I get the program rewritten, do a dry run test to make sure that it’s going to work the way it’s supposed to (it does), chuck a part up into the machine, and just as I’m getting ready to make the final adjustment needed before I can start running the parts, one of the guys from the foundry comes in and tells me they need me to pour a heat of steel. I glance over at Pete to see if he’s still on the phone (he is), because I know that if he gets to the machine before I get back, he’ll fuck everything up. I go slap on my gear and spend the next twenty minutes pouring steel.

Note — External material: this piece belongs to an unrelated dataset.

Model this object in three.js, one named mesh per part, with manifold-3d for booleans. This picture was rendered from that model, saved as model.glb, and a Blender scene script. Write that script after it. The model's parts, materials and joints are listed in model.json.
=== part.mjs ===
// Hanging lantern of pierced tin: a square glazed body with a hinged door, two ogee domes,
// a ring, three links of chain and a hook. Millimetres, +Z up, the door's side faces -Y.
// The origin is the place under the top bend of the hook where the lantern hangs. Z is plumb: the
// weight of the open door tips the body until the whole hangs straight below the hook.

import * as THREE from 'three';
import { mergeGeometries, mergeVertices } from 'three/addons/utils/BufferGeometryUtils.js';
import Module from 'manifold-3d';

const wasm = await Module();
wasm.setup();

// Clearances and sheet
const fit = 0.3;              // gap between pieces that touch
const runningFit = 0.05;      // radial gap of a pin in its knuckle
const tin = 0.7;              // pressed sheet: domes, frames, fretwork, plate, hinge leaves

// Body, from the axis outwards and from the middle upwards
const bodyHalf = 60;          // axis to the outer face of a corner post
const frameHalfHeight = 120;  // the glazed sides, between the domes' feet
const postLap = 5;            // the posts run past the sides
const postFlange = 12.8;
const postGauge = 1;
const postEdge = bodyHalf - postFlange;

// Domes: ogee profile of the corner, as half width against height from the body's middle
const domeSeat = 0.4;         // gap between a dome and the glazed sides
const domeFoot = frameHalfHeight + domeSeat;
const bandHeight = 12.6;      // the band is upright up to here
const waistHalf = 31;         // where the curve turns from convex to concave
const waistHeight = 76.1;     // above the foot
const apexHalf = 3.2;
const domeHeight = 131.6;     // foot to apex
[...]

When I get back, I find Pete staring at the monitor on the machine. “Oh, shit,” I think. “Please tell me he’s just walked over here and he hasn’t fucked with anything. Please, please, please.” I spend the next five minutes standing silently behind Pete, not wanting to say anything, because I’m terrified that if I do, Pete will confirm my worst fears. Then I see him stabbing at the keyboard with his fingers, and I clear my throat, hoping that will stop him before he does too much damage to the program. Pete continues jabbing away at the keys for a few minutes, and then turns to me, his face beaming with moronic pride.
“Man,” he says. “I don’t know what happened, but this program was all jacked up. I had to rewrite it from scratch.” :smack:
“Pete,” somehow I manage to keep a calm tone to my voice. “I fixed what was wrong with that program and was just about to start running it when I had to go pour.”

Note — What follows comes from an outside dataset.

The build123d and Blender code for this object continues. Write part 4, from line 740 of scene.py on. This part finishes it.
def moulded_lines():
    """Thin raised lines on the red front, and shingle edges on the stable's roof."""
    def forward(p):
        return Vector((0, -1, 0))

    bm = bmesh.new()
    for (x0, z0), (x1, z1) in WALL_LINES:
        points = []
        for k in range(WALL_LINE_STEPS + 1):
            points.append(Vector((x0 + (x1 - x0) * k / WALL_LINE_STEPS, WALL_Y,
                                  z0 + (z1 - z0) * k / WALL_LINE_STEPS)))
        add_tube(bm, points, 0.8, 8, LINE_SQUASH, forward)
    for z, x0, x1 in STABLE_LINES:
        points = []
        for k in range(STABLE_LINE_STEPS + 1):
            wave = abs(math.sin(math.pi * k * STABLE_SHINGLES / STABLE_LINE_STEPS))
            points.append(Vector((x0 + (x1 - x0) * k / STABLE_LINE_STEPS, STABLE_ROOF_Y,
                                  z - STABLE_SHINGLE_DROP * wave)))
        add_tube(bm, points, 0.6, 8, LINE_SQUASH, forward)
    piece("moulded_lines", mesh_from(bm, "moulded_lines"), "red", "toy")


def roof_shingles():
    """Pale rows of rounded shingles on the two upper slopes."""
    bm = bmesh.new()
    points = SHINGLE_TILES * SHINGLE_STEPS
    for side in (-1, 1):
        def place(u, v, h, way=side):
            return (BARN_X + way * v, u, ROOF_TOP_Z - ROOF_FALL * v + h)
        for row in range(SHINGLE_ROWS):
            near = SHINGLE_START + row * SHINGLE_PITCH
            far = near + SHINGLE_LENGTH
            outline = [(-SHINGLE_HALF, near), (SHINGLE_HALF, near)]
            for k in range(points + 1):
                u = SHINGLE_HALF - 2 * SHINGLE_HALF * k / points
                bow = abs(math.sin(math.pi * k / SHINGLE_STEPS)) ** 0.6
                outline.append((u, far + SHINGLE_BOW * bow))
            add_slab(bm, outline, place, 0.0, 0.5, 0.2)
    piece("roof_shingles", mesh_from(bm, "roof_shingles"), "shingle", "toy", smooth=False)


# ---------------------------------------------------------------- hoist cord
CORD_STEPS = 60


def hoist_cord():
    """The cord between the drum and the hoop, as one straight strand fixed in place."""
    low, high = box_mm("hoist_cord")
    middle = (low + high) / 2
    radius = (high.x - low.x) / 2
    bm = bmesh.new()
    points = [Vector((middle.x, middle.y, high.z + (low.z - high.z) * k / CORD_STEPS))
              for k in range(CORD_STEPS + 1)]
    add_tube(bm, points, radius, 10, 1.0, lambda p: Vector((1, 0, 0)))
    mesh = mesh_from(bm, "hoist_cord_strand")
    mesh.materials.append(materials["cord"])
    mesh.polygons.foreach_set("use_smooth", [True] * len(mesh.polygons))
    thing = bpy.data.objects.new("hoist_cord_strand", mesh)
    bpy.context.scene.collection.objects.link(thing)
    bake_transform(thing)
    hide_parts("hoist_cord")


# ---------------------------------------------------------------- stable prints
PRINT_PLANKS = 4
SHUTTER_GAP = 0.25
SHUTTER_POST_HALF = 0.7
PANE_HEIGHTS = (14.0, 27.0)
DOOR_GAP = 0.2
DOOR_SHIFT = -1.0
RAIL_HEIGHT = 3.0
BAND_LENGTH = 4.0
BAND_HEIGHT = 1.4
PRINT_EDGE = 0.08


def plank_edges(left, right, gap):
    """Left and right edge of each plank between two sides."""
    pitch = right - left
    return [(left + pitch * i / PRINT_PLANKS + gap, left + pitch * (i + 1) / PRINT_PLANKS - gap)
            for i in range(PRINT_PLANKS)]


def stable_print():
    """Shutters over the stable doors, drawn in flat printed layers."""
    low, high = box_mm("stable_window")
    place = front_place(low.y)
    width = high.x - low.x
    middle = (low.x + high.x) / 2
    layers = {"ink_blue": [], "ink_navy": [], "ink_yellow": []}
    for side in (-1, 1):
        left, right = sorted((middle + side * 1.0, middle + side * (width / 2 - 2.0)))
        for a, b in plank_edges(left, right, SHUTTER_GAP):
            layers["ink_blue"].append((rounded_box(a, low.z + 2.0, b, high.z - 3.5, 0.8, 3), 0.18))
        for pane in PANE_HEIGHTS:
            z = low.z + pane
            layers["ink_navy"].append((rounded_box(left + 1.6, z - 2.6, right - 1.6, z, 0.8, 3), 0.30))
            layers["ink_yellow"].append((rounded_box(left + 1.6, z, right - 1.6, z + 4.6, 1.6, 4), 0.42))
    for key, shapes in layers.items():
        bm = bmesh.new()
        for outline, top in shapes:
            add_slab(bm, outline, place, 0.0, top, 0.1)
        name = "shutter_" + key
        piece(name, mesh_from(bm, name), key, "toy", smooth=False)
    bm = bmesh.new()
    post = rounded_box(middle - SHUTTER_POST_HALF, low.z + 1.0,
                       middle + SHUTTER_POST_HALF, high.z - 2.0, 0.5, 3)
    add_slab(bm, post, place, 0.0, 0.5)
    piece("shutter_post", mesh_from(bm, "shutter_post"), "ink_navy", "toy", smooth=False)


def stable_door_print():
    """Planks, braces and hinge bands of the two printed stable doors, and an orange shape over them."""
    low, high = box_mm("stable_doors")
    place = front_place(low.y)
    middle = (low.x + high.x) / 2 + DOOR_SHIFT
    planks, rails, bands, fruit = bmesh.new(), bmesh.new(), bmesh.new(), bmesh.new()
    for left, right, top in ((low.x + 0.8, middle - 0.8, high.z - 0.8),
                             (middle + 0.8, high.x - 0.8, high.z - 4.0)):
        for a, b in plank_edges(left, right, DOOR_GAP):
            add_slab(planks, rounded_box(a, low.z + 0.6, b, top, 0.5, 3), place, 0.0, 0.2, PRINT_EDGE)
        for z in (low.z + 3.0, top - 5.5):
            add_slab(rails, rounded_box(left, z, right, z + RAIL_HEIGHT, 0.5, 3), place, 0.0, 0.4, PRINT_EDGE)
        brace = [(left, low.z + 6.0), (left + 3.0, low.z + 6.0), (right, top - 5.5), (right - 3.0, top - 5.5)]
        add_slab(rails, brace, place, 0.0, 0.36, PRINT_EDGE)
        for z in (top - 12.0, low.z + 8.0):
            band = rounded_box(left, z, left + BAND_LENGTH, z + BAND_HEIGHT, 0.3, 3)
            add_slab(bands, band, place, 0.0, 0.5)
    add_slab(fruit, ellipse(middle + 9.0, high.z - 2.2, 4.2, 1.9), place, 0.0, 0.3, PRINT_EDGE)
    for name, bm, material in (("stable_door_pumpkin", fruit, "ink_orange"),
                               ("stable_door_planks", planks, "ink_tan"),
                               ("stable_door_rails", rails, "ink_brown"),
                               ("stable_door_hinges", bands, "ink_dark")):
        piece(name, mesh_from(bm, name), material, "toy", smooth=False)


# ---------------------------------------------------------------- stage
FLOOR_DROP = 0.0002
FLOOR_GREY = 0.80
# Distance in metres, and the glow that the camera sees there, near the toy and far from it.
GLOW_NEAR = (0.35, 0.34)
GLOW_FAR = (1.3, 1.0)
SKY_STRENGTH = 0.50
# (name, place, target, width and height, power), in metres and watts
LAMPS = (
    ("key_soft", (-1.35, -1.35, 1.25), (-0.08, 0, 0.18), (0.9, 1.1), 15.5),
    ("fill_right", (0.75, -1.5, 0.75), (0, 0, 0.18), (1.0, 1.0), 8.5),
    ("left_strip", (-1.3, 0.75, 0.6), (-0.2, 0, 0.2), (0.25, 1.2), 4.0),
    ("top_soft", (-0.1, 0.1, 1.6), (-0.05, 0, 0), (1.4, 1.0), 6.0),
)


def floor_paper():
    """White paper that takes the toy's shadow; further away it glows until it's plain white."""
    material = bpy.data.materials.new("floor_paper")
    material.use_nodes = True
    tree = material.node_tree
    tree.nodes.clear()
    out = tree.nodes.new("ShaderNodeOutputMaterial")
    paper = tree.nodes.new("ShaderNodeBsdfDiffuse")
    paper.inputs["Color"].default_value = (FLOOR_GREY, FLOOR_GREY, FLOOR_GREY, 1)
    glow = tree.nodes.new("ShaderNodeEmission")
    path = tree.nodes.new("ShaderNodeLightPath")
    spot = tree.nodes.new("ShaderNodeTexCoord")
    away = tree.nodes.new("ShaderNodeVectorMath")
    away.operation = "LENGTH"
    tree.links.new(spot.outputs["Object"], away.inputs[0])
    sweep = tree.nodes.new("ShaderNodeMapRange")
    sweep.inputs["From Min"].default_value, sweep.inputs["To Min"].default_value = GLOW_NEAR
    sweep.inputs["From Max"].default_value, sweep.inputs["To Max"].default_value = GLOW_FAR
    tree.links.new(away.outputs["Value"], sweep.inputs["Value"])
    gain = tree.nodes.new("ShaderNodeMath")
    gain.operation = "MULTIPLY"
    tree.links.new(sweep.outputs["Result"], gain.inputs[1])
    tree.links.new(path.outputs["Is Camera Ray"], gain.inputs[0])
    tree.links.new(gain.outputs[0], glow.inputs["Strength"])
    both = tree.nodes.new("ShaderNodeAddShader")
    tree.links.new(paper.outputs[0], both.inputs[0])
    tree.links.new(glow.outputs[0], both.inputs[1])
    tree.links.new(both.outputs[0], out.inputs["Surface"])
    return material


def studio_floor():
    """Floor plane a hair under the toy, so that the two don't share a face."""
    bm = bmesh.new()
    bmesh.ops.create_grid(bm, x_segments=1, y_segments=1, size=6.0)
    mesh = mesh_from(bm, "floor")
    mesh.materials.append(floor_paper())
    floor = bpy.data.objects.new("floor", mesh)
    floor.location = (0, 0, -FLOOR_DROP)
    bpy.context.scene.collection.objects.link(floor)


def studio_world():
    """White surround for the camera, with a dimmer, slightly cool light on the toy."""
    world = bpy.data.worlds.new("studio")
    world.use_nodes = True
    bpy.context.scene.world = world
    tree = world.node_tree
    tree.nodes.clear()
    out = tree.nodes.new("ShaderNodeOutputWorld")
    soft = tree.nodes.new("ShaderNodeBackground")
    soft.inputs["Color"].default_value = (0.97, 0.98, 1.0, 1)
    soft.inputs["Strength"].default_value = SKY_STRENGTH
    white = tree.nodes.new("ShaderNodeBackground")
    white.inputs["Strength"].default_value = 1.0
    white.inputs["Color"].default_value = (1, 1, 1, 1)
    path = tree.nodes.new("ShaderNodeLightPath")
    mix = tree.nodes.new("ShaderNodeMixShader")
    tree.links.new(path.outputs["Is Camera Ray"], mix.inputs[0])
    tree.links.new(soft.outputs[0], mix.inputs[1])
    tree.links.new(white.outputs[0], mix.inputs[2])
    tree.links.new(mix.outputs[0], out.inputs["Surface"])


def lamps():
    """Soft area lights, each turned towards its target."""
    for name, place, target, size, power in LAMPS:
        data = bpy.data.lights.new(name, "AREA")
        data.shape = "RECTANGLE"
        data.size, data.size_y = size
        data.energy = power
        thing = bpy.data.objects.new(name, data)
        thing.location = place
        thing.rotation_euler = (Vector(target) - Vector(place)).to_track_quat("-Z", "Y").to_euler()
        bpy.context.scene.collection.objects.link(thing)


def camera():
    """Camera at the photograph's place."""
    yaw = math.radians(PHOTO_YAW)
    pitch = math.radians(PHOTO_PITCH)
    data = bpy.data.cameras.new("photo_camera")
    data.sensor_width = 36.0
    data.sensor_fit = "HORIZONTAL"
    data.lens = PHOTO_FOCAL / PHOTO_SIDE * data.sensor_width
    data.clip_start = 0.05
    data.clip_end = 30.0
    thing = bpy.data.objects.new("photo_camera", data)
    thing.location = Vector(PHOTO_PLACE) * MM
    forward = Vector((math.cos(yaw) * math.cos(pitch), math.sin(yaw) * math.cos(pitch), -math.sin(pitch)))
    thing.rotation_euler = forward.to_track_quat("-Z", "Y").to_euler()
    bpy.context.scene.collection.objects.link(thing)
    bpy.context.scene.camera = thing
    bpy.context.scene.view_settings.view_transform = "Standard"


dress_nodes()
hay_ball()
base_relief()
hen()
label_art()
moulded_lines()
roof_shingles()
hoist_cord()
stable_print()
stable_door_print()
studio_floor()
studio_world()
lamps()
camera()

“You couldn’t have.” He then begins a rambling story about what he did and how what I did wouldn’t have worked. Surpressing the urge to beat the shit out of him (not a good idea without the die maker there, since he’s promised to help me hide the body should I ever finally kill Pete), I listen, waiting for him to finish. I then, calmly explain to Pete exactly what I did, how it would have worked, and how I knew it would have worked because I’d tested it. Again, Pete insisted that I didn’t know what I was talking about, so I repeated myself. Pete pauses and appears to think.
“Oh!” He says. “You’re right! That would work! Now, how do I do it?” So I tell him (it only takes me four times before he starts doing what I tell him to). He punches the keyboard and then wanders off. Naturally, I don’t just fire the machine up and start running parts. That would be stupid of me. I do another dry run.
Sure enough, he’s screwed something up. I stop the machine and think, for a second, about calling him back over and getting him to figure out what’s gone wrong, but I know what that will get me. So I go into the editor, spot what looks to be his most likely mistake, change it, and do another dry run. Whaddya know? I fixed it!
At the end of this year, I get my certification from school. When I get that, the first thing I’m going to do is start mailing out copies of my resume to all the machine shops in the area. I realize it’s a long shot that any of them will hire me with the local economy being so bad, but I have got to get away from this moron before my brains rot out.